— MATERIAL —

▬▬▬▬▬▬▬▬▬▬

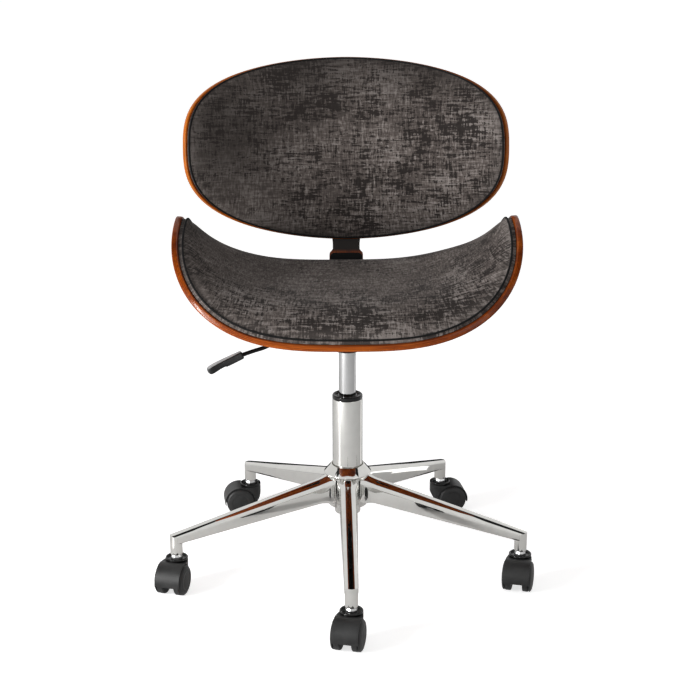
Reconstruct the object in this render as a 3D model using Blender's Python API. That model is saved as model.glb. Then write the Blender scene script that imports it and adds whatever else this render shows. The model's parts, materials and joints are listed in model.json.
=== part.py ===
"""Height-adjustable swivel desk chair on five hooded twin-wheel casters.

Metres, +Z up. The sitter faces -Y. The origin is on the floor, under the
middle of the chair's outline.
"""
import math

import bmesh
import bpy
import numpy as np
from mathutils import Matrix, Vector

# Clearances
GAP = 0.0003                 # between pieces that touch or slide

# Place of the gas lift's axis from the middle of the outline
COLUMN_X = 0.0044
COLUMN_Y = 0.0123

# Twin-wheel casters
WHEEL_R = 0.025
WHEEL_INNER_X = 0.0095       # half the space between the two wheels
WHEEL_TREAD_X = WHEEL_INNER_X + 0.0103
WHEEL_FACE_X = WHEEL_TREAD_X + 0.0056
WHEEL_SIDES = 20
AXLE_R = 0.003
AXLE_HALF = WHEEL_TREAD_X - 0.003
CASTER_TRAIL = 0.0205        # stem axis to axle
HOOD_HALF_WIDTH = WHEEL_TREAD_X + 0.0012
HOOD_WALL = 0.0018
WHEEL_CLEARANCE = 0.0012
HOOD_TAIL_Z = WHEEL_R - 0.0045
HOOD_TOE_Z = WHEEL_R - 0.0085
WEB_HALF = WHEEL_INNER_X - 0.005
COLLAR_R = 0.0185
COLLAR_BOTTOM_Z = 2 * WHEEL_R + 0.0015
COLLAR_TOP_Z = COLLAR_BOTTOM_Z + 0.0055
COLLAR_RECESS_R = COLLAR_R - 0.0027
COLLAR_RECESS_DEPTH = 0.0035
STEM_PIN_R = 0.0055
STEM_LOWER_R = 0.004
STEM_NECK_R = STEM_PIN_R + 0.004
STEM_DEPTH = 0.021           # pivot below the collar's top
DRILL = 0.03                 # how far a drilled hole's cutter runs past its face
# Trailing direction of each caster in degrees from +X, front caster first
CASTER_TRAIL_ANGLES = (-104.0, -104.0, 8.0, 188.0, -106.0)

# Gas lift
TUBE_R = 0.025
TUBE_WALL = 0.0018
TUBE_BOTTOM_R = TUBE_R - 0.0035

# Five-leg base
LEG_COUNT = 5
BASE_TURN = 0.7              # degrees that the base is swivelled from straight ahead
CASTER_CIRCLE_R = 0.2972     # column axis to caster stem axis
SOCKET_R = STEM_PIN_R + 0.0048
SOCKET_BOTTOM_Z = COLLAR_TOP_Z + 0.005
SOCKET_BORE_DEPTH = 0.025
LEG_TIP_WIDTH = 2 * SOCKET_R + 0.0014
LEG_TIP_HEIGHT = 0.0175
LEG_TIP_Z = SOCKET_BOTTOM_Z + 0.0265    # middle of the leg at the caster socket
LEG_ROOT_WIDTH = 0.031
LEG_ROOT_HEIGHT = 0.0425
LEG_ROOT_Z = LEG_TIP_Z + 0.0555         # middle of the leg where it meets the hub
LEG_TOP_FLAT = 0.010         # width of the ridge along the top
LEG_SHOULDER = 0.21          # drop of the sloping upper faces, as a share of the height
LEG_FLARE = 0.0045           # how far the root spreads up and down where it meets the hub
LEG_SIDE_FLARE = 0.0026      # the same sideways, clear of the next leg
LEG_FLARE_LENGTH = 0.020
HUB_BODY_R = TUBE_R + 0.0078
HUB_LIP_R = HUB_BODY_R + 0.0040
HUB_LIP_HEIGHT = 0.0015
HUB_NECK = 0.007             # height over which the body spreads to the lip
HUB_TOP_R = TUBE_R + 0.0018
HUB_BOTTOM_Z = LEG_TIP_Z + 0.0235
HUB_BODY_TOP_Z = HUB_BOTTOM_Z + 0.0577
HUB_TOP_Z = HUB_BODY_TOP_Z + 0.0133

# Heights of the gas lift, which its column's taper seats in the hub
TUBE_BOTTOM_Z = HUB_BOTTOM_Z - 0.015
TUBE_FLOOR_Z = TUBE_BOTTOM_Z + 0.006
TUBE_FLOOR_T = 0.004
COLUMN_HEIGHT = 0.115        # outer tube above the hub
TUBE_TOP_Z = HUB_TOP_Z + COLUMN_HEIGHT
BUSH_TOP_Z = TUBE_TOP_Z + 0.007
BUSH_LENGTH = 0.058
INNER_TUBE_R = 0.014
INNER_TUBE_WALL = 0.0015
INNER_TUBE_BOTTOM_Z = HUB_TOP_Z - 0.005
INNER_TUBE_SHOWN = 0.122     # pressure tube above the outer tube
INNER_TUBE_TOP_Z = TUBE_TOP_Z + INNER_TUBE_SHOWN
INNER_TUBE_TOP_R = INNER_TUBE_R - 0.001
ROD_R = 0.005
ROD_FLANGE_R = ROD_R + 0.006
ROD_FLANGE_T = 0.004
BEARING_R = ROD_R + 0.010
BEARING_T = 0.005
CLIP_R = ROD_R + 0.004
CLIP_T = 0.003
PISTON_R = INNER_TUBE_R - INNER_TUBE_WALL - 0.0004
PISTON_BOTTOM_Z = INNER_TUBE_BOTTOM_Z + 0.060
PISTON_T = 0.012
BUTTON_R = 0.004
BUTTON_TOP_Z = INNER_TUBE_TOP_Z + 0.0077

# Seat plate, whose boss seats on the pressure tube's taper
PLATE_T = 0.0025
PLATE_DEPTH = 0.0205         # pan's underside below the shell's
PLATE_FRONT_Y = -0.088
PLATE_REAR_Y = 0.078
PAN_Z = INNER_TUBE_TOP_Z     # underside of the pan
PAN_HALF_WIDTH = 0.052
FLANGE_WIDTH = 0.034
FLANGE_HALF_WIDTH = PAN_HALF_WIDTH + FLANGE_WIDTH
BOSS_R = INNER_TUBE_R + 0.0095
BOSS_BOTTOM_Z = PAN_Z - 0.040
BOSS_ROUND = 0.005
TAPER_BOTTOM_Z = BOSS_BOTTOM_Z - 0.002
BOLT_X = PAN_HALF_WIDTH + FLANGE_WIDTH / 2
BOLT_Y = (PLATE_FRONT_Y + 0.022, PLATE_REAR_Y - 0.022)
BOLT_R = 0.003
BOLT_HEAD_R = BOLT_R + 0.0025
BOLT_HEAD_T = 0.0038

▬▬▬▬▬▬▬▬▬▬

— GIVEN INSTRUCTION —
Return all the data above once more, precisely as given.

— SOLVED PROBLEM —
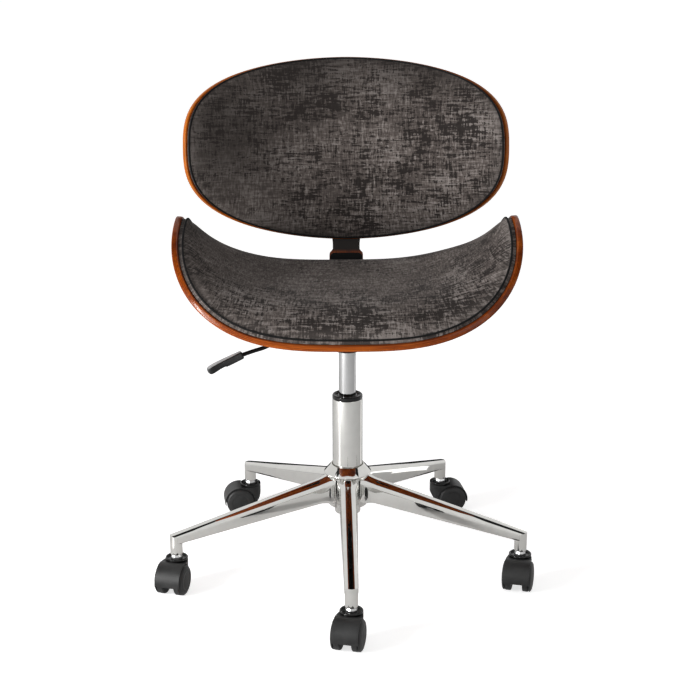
Reconstruct the object in this render as a 3D model using Blender's Python API. That model is saved as model.glb. Then write the Blender scene script that imports it and adds whatever else this render shows. The model's parts, materials and joints are listed in model.json.
=== part.py ===
"""Height-adjustable swivel desk chair on five hooded twin-wheel casters.

Metres, +Z up. The sitter faces -Y. The origin is on the floor, under the
middle of the chair's outline.
"""
import math

import bmesh
import bpy
import numpy as np
from mathutils import Matrix, Vector

# Clearances
GAP = 0.0003                 # between pieces that touch or slide

# Place of the gas lift's axis from the middle of the outline
COLUMN_X = 0.0044
COLUMN_Y = 0.0123

# Twin-wheel casters
WHEEL_R = 0.025
WHEEL_INNER_X = 0.0095       # half the space between the two wheels
WHEEL_TREAD_X = WHEEL_INNER_X + 0.0103
WHEEL_FACE_X = WHEEL_TREAD_X + 0.0056
WHEEL_SIDES = 20
AXLE_R = 0.003
AXLE_HALF = WHEEL_TREAD_X - 0.003
CASTER_TRAIL = 0.0205        # stem axis to axle
HOOD_HALF_WIDTH = WHEEL_TREAD_X + 0.0012
HOOD_WALL = 0.0018
WHEEL_CLEARANCE = 0.0012
HOOD_TAIL_Z = WHEEL_R - 0.0045
HOOD_TOE_Z = WHEEL_R - 0.0085
WEB_HALF = WHEEL_INNER_X - 0.005
COLLAR_R = 0.0185
COLLAR_BOTTOM_Z = 2 * WHEEL_R + 0.0015
COLLAR_TOP_Z = COLLAR_BOTTOM_Z + 0.0055
COLLAR_RECESS_R = COLLAR_R - 0.0027
COLLAR_RECESS_DEPTH = 0.0035
STEM_PIN_R = 0.0055
STEM_LOWER_R = 0.004
STEM_NECK_R = STEM_PIN_R + 0.004
STEM_DEPTH = 0.021           # pivot below the collar's top
DRILL = 0.03                 # how far a drilled hole's cutter runs past its face
# Trailing direction of each caster in degrees from +X, front caster first
CASTER_TRAIL_ANGLES = (-104.0, -104.0, 8.0, 188.0, -106.0)

# Gas lift
TUBE_R = 0.025
TUBE_WALL = 0.0018
TUBE_BOTTOM_R = TUBE_R - 0.0035

# Five-leg base
LEG_COUNT = 5
BASE_TURN = 0.7              # degrees that the base is swivelled from straight ahead
CASTER_CIRCLE_R = 0.2972     # column axis to caster stem axis
SOCKET_R = STEM_PIN_R + 0.0048
SOCKET_BOTTOM_Z = COLLAR_TOP_Z + 0.005
SOCKET_BORE_DEPTH = 0.025
LEG_TIP_WIDTH = 2 * SOCKET_R + 0.0014
LEG_TIP_HEIGHT = 0.0175
LEG_TIP_Z = SOCKET_BOTTOM_Z + 0.0265    # middle of the leg at the caster socket
LEG_ROOT_WIDTH = 0.031
LEG_ROOT_HEIGHT = 0.0425
LEG_ROOT_Z = LEG_TIP_Z + 0.0555         # middle of the leg where it meets the hub
LEG_TOP_FLAT = 0.010         # width of the ridge along the top
LEG_SHOULDER = 0.21          # drop of the sloping upper faces, as a share of the height
LEG_FLARE = 0.0045           # how far the root spreads up and down where it meets the hub
LEG_SIDE_FLARE = 0.0026      # the same sideways, clear of the next leg
LEG_FLARE_LENGTH = 0.020
HUB_BODY_R = TUBE_R + 0.0078
HUB_LIP_R = HUB_BODY_R + 0.0040
HUB_LIP_HEIGHT = 0.0015
HUB_NECK = 0.007             # height over which the body spreads to the lip
HUB_TOP_R = TUBE_R + 0.0018
HUB_BOTTOM_Z = LEG_TIP_Z + 0.0235
HUB_BODY_TOP_Z = HUB_BOTTOM_Z + 0.0577
HUB_TOP_Z = HUB_BODY_TOP_Z + 0.0133

# Heights of the gas lift, which its column's taper seats in the hub
TUBE_BOTTOM_Z = HUB_BOTTOM_Z - 0.015
TUBE_FLOOR_Z = TUBE_BOTTOM_Z + 0.006
TUBE_FLOOR_T = 0.004
COLUMN_HEIGHT = 0.115        # outer tube above the hub
TUBE_TOP_Z = HUB_TOP_Z + COLUMN_HEIGHT
BUSH_TOP_Z = TUBE_TOP_Z + 0.007
BUSH_LENGTH = 0.058
INNER_TUBE_R = 0.014
INNER_TUBE_WALL = 0.0015
INNER_TUBE_BOTTOM_Z = HUB_TOP_Z - 0.005
INNER_TUBE_SHOWN = 0.122     # pressure tube above the outer tube
INNER_TUBE_TOP_Z = TUBE_TOP_Z + INNER_TUBE_SHOWN
INNER_TUBE_TOP_R = INNER_TUBE_R - 0.001
ROD_R = 0.005
ROD_FLANGE_R = ROD_R + 0.006
ROD_FLANGE_T = 0.004
BEARING_R = ROD_R + 0.010
BEARING_T = 0.005
CLIP_R = ROD_R + 0.004
CLIP_T = 0.003
PISTON_R = INNER_TUBE_R - INNER_TUBE_WALL - 0.0004
PISTON_BOTTOM_Z = INNER_TUBE_BOTTOM_Z + 0.060
PISTON_T = 0.012
BUTTON_R = 0.004
BUTTON_TOP_Z = INNER_TUBE_TOP_Z + 0.0077

# Seat plate, whose boss seats on the pressure tube's taper
PLATE_T = 0.0025
PLATE_DEPTH = 0.0205         # pan's underside below the shell's
PLATE_FRONT_Y = -0.088
PLATE_REAR_Y = 0.078
PAN_Z = INNER_TUBE_TOP_Z     # underside of the pan
PAN_HALF_WIDTH = 0.052
FLANGE_WIDTH = 0.034
FLANGE_HALF_WIDTH = PAN_HALF_WIDTH + FLANGE_WIDTH
BOSS_R = INNER_TUBE_R + 0.0095
BOSS_BOTTOM_Z = PAN_Z - 0.040
BOSS_ROUND = 0.005
TAPER_BOTTOM_Z = BOSS_BOTTOM_Z - 0.002
BOLT_X = PAN_HALF_WIDTH + FLANGE_WIDTH / 2
BOLT_Y = (PLATE_FRONT_Y + 0.022, PLATE_REAR_Y - 0.022)
BOLT_R = 0.003
BOLT_HEAD_R = BOLT_R + 0.0025
BOLT_HEAD_T = 0.0038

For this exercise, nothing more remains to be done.